Eha Kern, a teacher in rural Sweden, and her 9-year-old student, Roland Tiensuu, started a children’s movement to raise millions of dollars to purchase and preserve rainforests.
Meet Eha Kern & Roland Tiensuu
Eha Kern, a teacher in rural Sweden, and her 9-year-old student, Roland Tiensuu, started a children’s movement to raise millions of dollars to purchase and preserve rainforests.
In 1987, while teaching her students at the Fagerviks School in rural Sweden about the destruction of tropical rainforests, Eha Kern invited an American biologist to show slides and speak to the children about Costa Rica’s Monteverde Reserve. The spectacular Reserve—home to both cloud and rain forest and rare species such as the Resplendent Quetzal and the Golden Toad—made a deep impression on the children.

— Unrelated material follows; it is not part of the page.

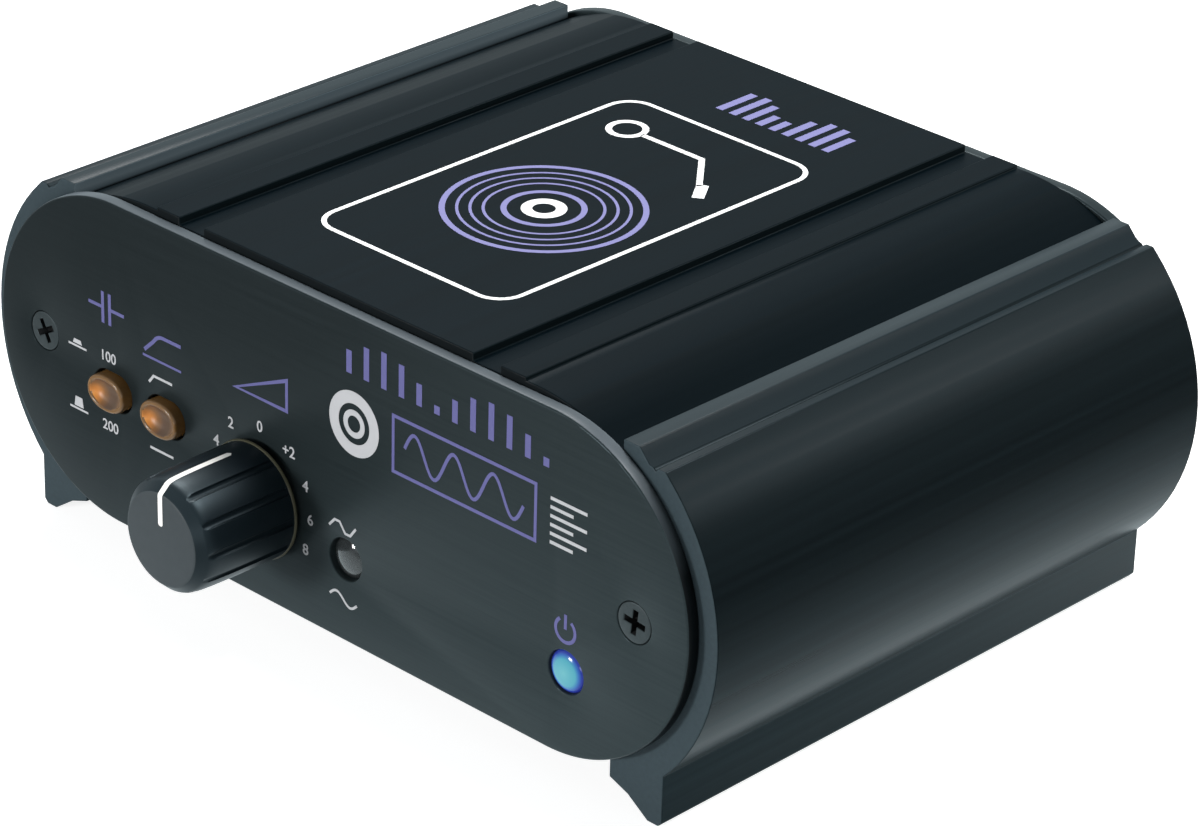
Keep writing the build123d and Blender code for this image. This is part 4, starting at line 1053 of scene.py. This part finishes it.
# CAD nodes shown as joined-up copies: node, piece, finish, eased edge in millimetres, body.
SMOOTHED = (
    ("socket_shells", "socket_barrels", nickel, 0.06, "case"),
    ("socket_contacts", "socket_centre_contacts", nickel, 0.03, "case"),
    ("left_socket_insulators", "left_channel_rings", moulded_white, 0.05, "case"),
    ("right_socket_insulators", "right_channel_rings", moulded_red, 0.05, "case"),
    ("input_socket_block", "input_jack_block", moulded_black, 0.1, "case"),
    ("output_socket_block", "output_jack_block", moulded_black, 0.1, "case"),
    ("socket_block_screws", "jack_block_screws", black_oxide, 0.05, "case"),
    ("power_inlet_body", "power_jack", moulded_black, 0.08, "case"),
    ("power_inlet_pin", "power_jack_pin", nickel, 0.1, "case"),
    ("ground_stud", "ground_post", nickel, 0.05, "case"),
    ("ground_stud_nut", "ground_post_nut", nickel, 0.08, "case"),
    ("ground_lug", "ground_tag", zinc, 0.04, "case"),
    ("gain_pot_nut", "control_nut", zinc, 0.08, "case"),
    ("gain_pot_washer", "control_washer", zinc, 0.03, "case"),
    ("gain_pot_bush", "control_bush", nickel, 0.05, "case"),
    ("gain_pot_housing", "control_body", moulded_black, 0.08, "case"),
    ("main_board", "main_circuit_board", board_green, 0.0, "case"),
    ("switch_board", "switch_circuit_board", board_green, 0.0, "case"),
    ("input_cap_switch", "input_cap_switch_body", moulded_black, 0.08, "case"),
    ("filter_switch", "filter_switch_body", moulded_black, 0.08, "case"),
    ("small_electrolytics", "small_cans", sleeve_dark, 0.12, "case"),
    ("filter_electrolytics", "large_cans", sleeve_dark, 0.2, "case"),
    ("film_capacitors", "film_boxes", film_red, 0.12, "case"),
    ("resistors", "resistor_bodies", enamel_blue, 0.1, "case"),
    ("rectifier_diodes", "diode_bodies", diode_black, 0.1, "case"),
    ("amplifier_chips", "chip_bodies", chip_black, 0.08, "case"),
    ("voltage_regulators", "regulator_bodies", chip_black, 0.1, "case"),
    ("header_strip", "header_body", moulded_black, 0.06, "case"),
    ("ground_wire", "ground_lead", wire_green, 0.0, "case"),
    ("axial_leads", "component_leads", tin, 0.0, "case"),
    ("clip_led_leads", "clip_lamp_leads", tin, 0.0, "case"),
    ("power_led_leads", "power_lamp_leads", tin, 0.0, "case"),
    ("gain_pot_pins", "control_pins", tin, 0.0, "case"),
    ("switch_pins", "switch_legs", tin, 0.0, "case"),
    ("header_pins", "header_legs", tin, 0.0, "case"),
    ("socket_pins", "jack_pins", tin, 0.0, "case"),
    ("regulator_legs", "regulator_wires", tin, 0.0, "case"),
    ("ground_washer", "ground_clamp_washer", nickel, 0.06, "ground_clamp"),
    ("ground_thumb_nut", "ground_knurled_nut", nickel, 0.08, "thumb_nut"),
    ("gain_pot_shaft", "control_shaft", nickel, 0.1, "knob"),
    ("gain_pot_wiper", "control_wiper", moulded_black, 0.05, "knob"),
    ("input_cap_plunger", "input_cap_rod", moulded_white, 0.08, "input_cap_key"),
    ("filter_plunger", "filter_rod", moulded_white, 0.08, "filter_key"),
)
COILS = (
    ("input_cap_spring", "input_cap_coil", "input_cap_press"),
    ("filter_spring", "filter_coil", "filter_press"),
)


def paint_nodes():
    """Give every CAD node its finish."""
    finishes = [(mat, name) for mat, names in PAINTED for name in names]
    finishes += [(mat, node) for node, _, mat, _, _ in SMOOTHED]
    for mat, name in finishes:
        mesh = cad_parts[name].data
        mesh.materials.clear()
        mesh.materials.append(mat)


def smooth_nodes():
    """Small parts: joined triangles, smooth curves and eased edges."""
    for node, name, mat, ease, body in SMOOTHED:
        merged(node, name, body, [mat], ease)


def button_coils():
    """Springs behind the plungers, each with a mesh of its own."""
    for node, name, joint in COILS:
        coil = merged(node, name, "case", [spring_steel], 0.0)
        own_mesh(coil)


# ---------------------------------------------------------------- floor, light and camera

WHITE = (1.0, 1.0, 1.0, 1.0)
FLOOR_HALF, FLOOR_GREY, FLOOR_GLOW = 3.0, (0.6, 0.6, 0.6, 1.0), 0.85
MIRROR_CENTRE, MIRROR_NEAR, MIRROR_FAR = (0, 0.018, 0), (0.069, 1.3), (0.14, 0.45)
AMBIENT = 0.12
# Square soft lamps: name, place, aim, size, watts; metres.
LAMPS = (
    ("key_lamp", (-0.4, -1.12, 0.2), (0, -0.01, 0.02), 0.22, 11.0),
    ("top_lamp", (0.34, 0.27, 1.06), (0, -0.04, 0.02), 0.3, 11.0),
    ("side_lamp", (0.66, 0.73, 0.58), (0, 0, 0.02), 0.28, 2.5),
    ("rim_lamp", (-0.5, 0.34, 0.92), (-0.01, -0.05, 0.02), 0.36, 10.0),
    ("fill_lamp", (0.5, -0.9, 0.08), (0.03, -0.04, 0.01), 0.3, 2.2),
)
CAMERA_PLACE = (0.3428, -0.3577, 0.26965)
AZIMUTH, ELEVATION, ROLL = radians(43.401), radians(26.944), radians(1.592)
LENS_LENGTH = 142.7


def seen_rays(tree, path):
    """1 for what the camera, a mirror surface or clear plastic sees; 0 for light itself."""
    seen = path.outputs["Is Camera Ray"]
    for ray in ("Is Glossy Ray", "Is Transmission Ray"):
        either = new_node(tree, "Math", operation="MAXIMUM")
        tree.links.new(seen, either.inputs[0])
        tree.links.new(path.outputs[ray], either.inputs[1])
        seen = either.outputs["Value"]
    return seen


def cool_mirror(tree, path):
    """White to the camera, faintly blue in mirror surfaces."""
    tint = new_node(tree, "Mix", {"A": MIRROR_TINT, "B": WHITE}, data_type="RGBA")
    wire(tree, (path, "Is Camera Ray", tint, "Factor"))
    return tint.outputs["Result"]


def floor_white():
    """White floor that keeps the object's shadow; in mirror surfaces it fades with distance."""
    mat = bpy.data.materials.new("floor_white")
    mat.use_nodes = True
    tree = mat.node_tree
    tree.nodes.clear()
    path = new_node(tree, "LightPath")
    diffuse = new_node(tree, "BsdfDiffuse", {"Color": FLOOR_GREY})
    glow = new_node(tree, "Emission", {"Strength": FLOOR_GLOW})
    black = new_node(tree, "Emission", {"Strength": 0.0})
    pick = new_node(tree, "MixShader")
    total = new_node(tree, "AddShader")
    place = new_node(tree, "TexCoord")
    away = new_node(tree, "VectorMath", {1: MIRROR_CENTRE}, operation="DISTANCE")
    span = {"From Min": MIRROR_NEAR[0], "To Min": MIRROR_NEAR[1]}
    span |= {"From Max": MIRROR_FAR[0], "To Max": MIRROR_FAR[1]}
    fade = new_node(tree, "MapRange", span)
    mirrored = new_node(tree, "Emission", {"Color": MIRROR_TINT})
    seen = new_node(tree, "MixShader")
    out = new_node(tree, "OutputMaterial")
    tree.links.new(cool_mirror(tree, path), glow.inputs["Color"])
    tree.links.new(seen_rays(tree, path), pick.inputs["Fac"])
    wire(
        tree,
        (black, "Emission", pick, 1),
        (glow, "Emission", pick, 2),
        (diffuse, "BSDF", total, 0),
        (pick, "Shader", total, 1),
        (place, "Object", away, 0),
        (away, "Value", fade, "Value"),
        (fade, "Result", mirrored, "Strength"),
        (path, "Is Glossy Ray", seen, "Fac"),
        (total, "Shader", seen, 1),
        (mirrored, "Emission", seen, 2),
        (seen, "Shader", out, "Surface"),
    )
    return mat


def area_lamp(name, place, aim, size, power):
    """Square soft lamp that points at a place; metres and watts."""
    data = bpy.data.lights.new(name, "AREA")
    data.energy = power
    data.size = size
    obj = bpy.data.objects.new(name, data)
    obj.location = place
    obj.rotation_euler = (Vector(aim) - Vector(place)).to_track_quat("-Z", "Y").to_euler()
    bpy.context.scene.collection.objects.link(obj)
    return obj


def studio():
    """Floor and lamps."""
    bm = bmesh.new()
    bmesh.ops.create_grid(bm, x_segments=1, y_segments=1, size=FLOOR_HALF)
    mesh = bpy.data.meshes.new("floor")
    bm.to_mesh(mesh)
    bm.free()
    mesh.materials.append(floor_white())
    floor = bpy.data.objects.new("floor", mesh)
    bpy.context.scene.collection.objects.link(floor)
    lamps = [area_lamp(*row) for row in LAMPS]


def surround():
    """World: white behind the object and in what it mirrors, grey as a source of light."""
    world = bpy.data.worlds.new("studio_white")
    bpy.context.scene.world = world
    world.use_nodes = True
    tree = world.node_tree
    tree.nodes.clear()
    path = new_node(tree, "LightPath")
    strength = new_node(tree, "MapRange", {"To Min": AMBIENT, "To Max": 1.0})
    back = new_node(tree, "Background")
    out = new_node(tree, "OutputWorld")
    tree.links.new(seen_rays(tree, path), strength.inputs["Value"])
    tree.links.new(cool_mirror(tree, path), back.inputs["Color"])
    wire(tree, (strength, "Result", back, "Strength"), (back, "Background", out, "Surface"))


def camera():
    """Camera at the view that the object is judged from."""
    level = cos(ELEVATION)
    back = Vector((sin(AZIMUTH) * level, -cos(AZIMUTH) * level, sin(ELEVATION)))
    right = Vector((cos(AZIMUTH), sin(AZIMUTH), 0))
    up = back.cross(right)
    axis_x = cos(ROLL) * right + sin(ROLL) * up
    axis_y = -sin(ROLL) * right + cos(ROLL) * up
    turn = Matrix((axis_x, axis_y, back)).transposed().to_4x4()
    data = bpy.data.cameras.new("camera")
    data.lens = LENS_LENGTH
    data.sensor_width = 36
    data.clip_start = 0.01
    obj = bpy.data.objects.new("camera", data)
    obj.matrix_world = Matrix.Translation(CAMERA_PLACE) @ turn
    bpy.context.scene.collection.objects.link(obj)
    bpy.context.scene.camera = obj


# ---------------------------------------------------------------- build

paint_nodes()
case()
front_plate()
rear_plate()
plate_screws("front_screws", "front_plate_screws", FRONT_Y, 1)
plate_screws("rear_screws", "rear_plate_screws", REAR_Y, -1)
knob()
knob_pointer()
push_button("input_cap_key", "input_cap_button", BUTTON_X[0], "input_cap_key")
push_button("filter_key", "filter_button", BUTTON_X[1], "filter_key")
lamp("clip_lamp", "clip_led", CLIP_LED_X, smoky_clear, -0.15)
lamp("power_lamp", "power_led", POWER_LED_X, lens_lit, 0.3)
front_symbols()
front_numbers()
panel_drawing()
panel_disc()
top_drawing()
rear_signs()
smooth_nodes()
button_coils()

studio()
surround()
camera()
bpy.context.scene.view_settings.view_transform = "Standard"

One of Kern’s students, 9-year-old Roland Tiensuu, was especially concerned about the future of the rainforest. Tiensuu suggested his classmates raise funds for the Monteverde Reserve’s land purchase program. The children’s first effort, a bake sale, raised enough money to help purchase four more hectares of rainforest for the reserve. The children went on to sell cards, paintings and handicrafts. Before long thousands of rainforest groups were forming in schools and churches around Sweden.

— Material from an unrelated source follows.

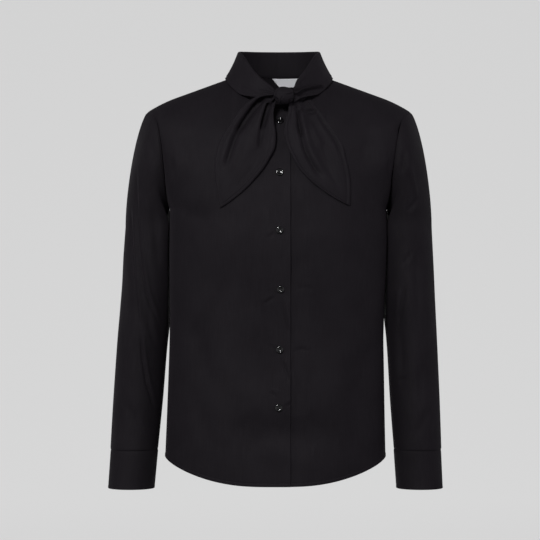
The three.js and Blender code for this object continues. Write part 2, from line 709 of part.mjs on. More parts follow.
function addKnot() {
  const rings = 8;
  const sides = 14;
  const corners = [[KNOT.x - KNOT.half_width, KNOT.y, KNOT.z]];
  for (let ring = 1; ring < rings; ring += 1) {
    const polar = (Math.PI * ring) / rings;
    for (let side = 0; side < sides; side += 1) {
      const angle = (2 * Math.PI * side) / sides;
      const groove = Math.cos(KNOT_GROOVES.count * polar + KNOT_GROOVES.twist * Math.sin(angle));
      const radius = Math.sin(polar) ** 0.8 * (1 - KNOT_GROOVES.depth * (1 + groove) * 0.5);
      corners.push([
        KNOT.x - KNOT.half_width * Math.cos(polar),
        KNOT.y + KNOT.half_depth * radius * Math.cos(angle),
        KNOT.z + KNOT.half_height * radius * Math.sin(angle),
      ]);
    }
  }
  corners.push([KNOT.x + KNOT.half_width, KNOT.y, KNOT.z]);
  const last = corners.length - 1;
  const at = (ring, side) => 1 + (ring - 1) * sides + (side % sides);
  const triangles = [];
  for (let side = 0; side < sides; side += 1) {
    triangles.push([0, at(1, side + 1), at(1, side)]);
    triangles.push([last, at(rings - 1, side), at(rings - 1, side + 1)]);
    for (let ring = 1; ring < rings - 1; ring += 1) {
      triangles.push([at(ring, side), at(ring, side + 1), at(ring + 1, side + 1)]);
      triangles.push([at(ring, side), at(ring + 1, side + 1), at(ring + 1, side)]);
    }
  }
  addSolid("tie_knot", corners, triangles, materials.cloth);
}

// A tie end hangs in front of the chest: the lift in its rows is taken from the front
function addTieEnd(name, rows, pleats, facing) {
  const points = rows.map((row, index) => {
    const fade = Math.max(0, 1 - index / (rows.length - 1) / PLEATS_END);
    return steps(GRID.tie_columns).map((across) => {
      const x = mix(row.out_x, row.in_x, across);
      const z = mix(row.out_z, row.in_z, across);
      const lift = mix(row.out_lift, row.in_lift, across);
      const sine = Math.min(1, Math.abs(x) / NECK.half_width);
      const neckline = necklinePoint(180 - (Math.asin(sine) * 180) / Math.PI);
      const chest = bodyAt("front", x, Math.min(z, neckline[2] - 1)).point;
      const relief = pleats.reduce((sum, pleat) => {
        const away = (across - pleat.across) / pleat.width;
        return sum + pleat.height * fade * Math.exp(-away * away);
      }, 0);
      return [x, chest[1] - lift - relief, z];
    });
  });
  addWall(name, points, TIE_WALL, { facing });
}

// Buttons and label

function addButton(name, place, normal, scale) {
  const profile = BUTTON_PROFILE.map(
    ({ radius, height }) => new THREE.Vector2(radius * scale, height * scale),
  );
  const geometry = new THREE.LatheGeometry(profile, BUTTON_SEGMENTS);
  const axis = new THREE.Vector3(...normal);
  const turn = new THREE.Quaternion().setFromUnitVectors(new THREE.Vector3(0, 1, 0), axis);
  geometry.applyQuaternion(turn);
  geometry.translate(...add(place, times(normal, BUTTON_CLEARANCE)));
  const mesh = new THREE.Mesh(geometry, materials.button.clone());
  mesh.name = name;
  group.add(mesh);
}

// How far a button must stand off the front, so that its flat back clears the cloth
function buttonLift(point, normal) {
  const radius = Math.max(...BUTTON_PROFILE.map((row) => row.radius));
  const heights = steps(8).map((part) => {
    const angle = 2 * Math.PI * part;
    const x = point[0] + radius * Math.cos(angle);
    const z = point[2] + radius * Math.sin(angle);
    return dot(minus(bodyAt("front", x, z).point, point), normal);
  });
  return Math.max(0, ...heights);
}

function addFrontButtons() {
  FRONT_BUTTONS.forEach(({ x, z }, index) => {
    const { point, normal } = bodyAt("front", x, z);
    const place = add(point, times(normal, buttonLift(point, normal)));
    addButton(`button_${index + 1}`, place, normal, 1);
  });
}

function addCuffButton(name, hand) {
  const around = CUFF.button_around + 360;
  const small = 1;
  const place = cuffPoint(hand, around, CUFF.button_z);
  const before = cuffPoint(hand, around - small, CUFF.button_z);
  const after = cuffPoint(hand, around + small, CUFF.button_z);
  const below = cuffPoint(hand, around, CUFF.button_z - small);
  const normal = times(unit(cross(minus(after, before), minus(below, place))), hand);
  addButton(name, place, normal, CUFF_BUTTON_SCALE);
}

function addLabel() {
  const points = steps(2).map((down) =>
    steps(8).map((across) => {
      const z = mix(LABEL.bottom_z, LABEL.top_z, down);
      const half = LABEL.half_width - LABEL.slant * (LABEL.top_z - z);
      const x = LABEL.x + mix(-half, half, across);
      const back = bodyAt("back", x, z);
      const inside = WALL + LABEL.standoff + LABEL.thickness;
      return minus(back.point, times(back.normal, inside));
    }),
  );
  addWall("neck_label", points, LABEL.thickness, { facing: 1, material: materials.label });
}

addFront("front_right", -1, LAP.over_edge_x, false);
addFront("front_left", 1, LAP.under_edge_x, true);
addBack();
addSleeve("sleeve_right", -1);
addSleeve("sleeve_left", 1);
addCuff("cuff_right", -1);
addCuff("cuff_left", 1);
addCollar();
addKnot();
addTieEnd("tie_end_right", TIE_END_RIGHT, TIE_PLEATS.right, -1);
addTieEnd("tie_end_left", TIE_END_LEFT, TIE_PLEATS.left, 1);
addFrontButtons();
addCuffButton("cuff_button_right", -1);
addCuffButton("cuff_button_left", 1);
addLabel();

export default group;
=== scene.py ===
# %% [markdown]
# # A tie-neck shirt in black cotton
# This lesson dresses the plain solids of a long-sleeved shirt with real-looking cloth, buttons and
# sewing. The shirt hangs filled out, as if worn, with nobody in it. The solids came from another
# program in the same frame: metres, +Z up, the buttoned front faces -Y, and the shirt's own right
# side lies at -X. Here every shape is worked out in millimetres with numpy and turned to metres
# when it becomes a mesh.

import bpy
import numpy as np
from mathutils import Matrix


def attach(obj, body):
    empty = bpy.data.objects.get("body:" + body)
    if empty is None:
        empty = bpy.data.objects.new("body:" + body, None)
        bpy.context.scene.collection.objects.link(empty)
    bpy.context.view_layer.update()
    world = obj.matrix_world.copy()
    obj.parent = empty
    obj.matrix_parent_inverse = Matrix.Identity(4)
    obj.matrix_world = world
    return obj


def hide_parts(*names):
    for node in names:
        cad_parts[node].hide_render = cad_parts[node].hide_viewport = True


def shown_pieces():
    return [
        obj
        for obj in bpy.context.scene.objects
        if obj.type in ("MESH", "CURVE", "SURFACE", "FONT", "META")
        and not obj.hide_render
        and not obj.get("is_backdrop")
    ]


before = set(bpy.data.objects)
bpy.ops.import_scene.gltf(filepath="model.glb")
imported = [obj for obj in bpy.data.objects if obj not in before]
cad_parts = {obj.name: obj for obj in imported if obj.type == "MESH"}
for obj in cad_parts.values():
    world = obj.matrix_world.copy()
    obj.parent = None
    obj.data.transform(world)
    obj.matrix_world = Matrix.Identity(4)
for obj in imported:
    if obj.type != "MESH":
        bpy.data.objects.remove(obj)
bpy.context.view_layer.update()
FRONT, BACK = -1, 1
print("solids in the frame:", len(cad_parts))

# %% [markdown]
# The camera comes first, because the creases below are placed by what it sees. It stands level with
# the shirt's middle, 3.6 m away, with a long lens, as for a catalogue picture. `seen` slides any
# point along its line of sight to the plane y = 0, so a crease can be written down where it shows.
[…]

The children’s enthusiasm, together with Eha and her husband Bernd Kern’s vision, prompted the birth of Barnens Regnskog (Children’s Rainforest), a Swedish nonprofit organization dedicated to raising funds for rainforest preservation.
Today, thanks to the Kerns’ commitment to Barnens Regnskog, over 25,000 hectares of rainforest have been purchased in Monteverde alone. The biggest part of the reserve, El Bosque de los Niños, is named after the Swedish children who worked to save the rainforest.
The Barnens Regnskog example has inspired children throughout the world to form their own rainforest conservation groups. There are now sister organizations in the United States, Canada, Britain, Japan, and Germany. Together these organizations make up the International Children’s Rainforest Network (ICRN). Still active in Costa Rica, ICRN is working to connect two of that country’s national parks, Guanacaste and Rincon. Meanwhile, the goal in Ecuador, where ICRN has been active for a number of years, is to enlarge three existing reserves. ICRN is also active in Brazil and Thailand.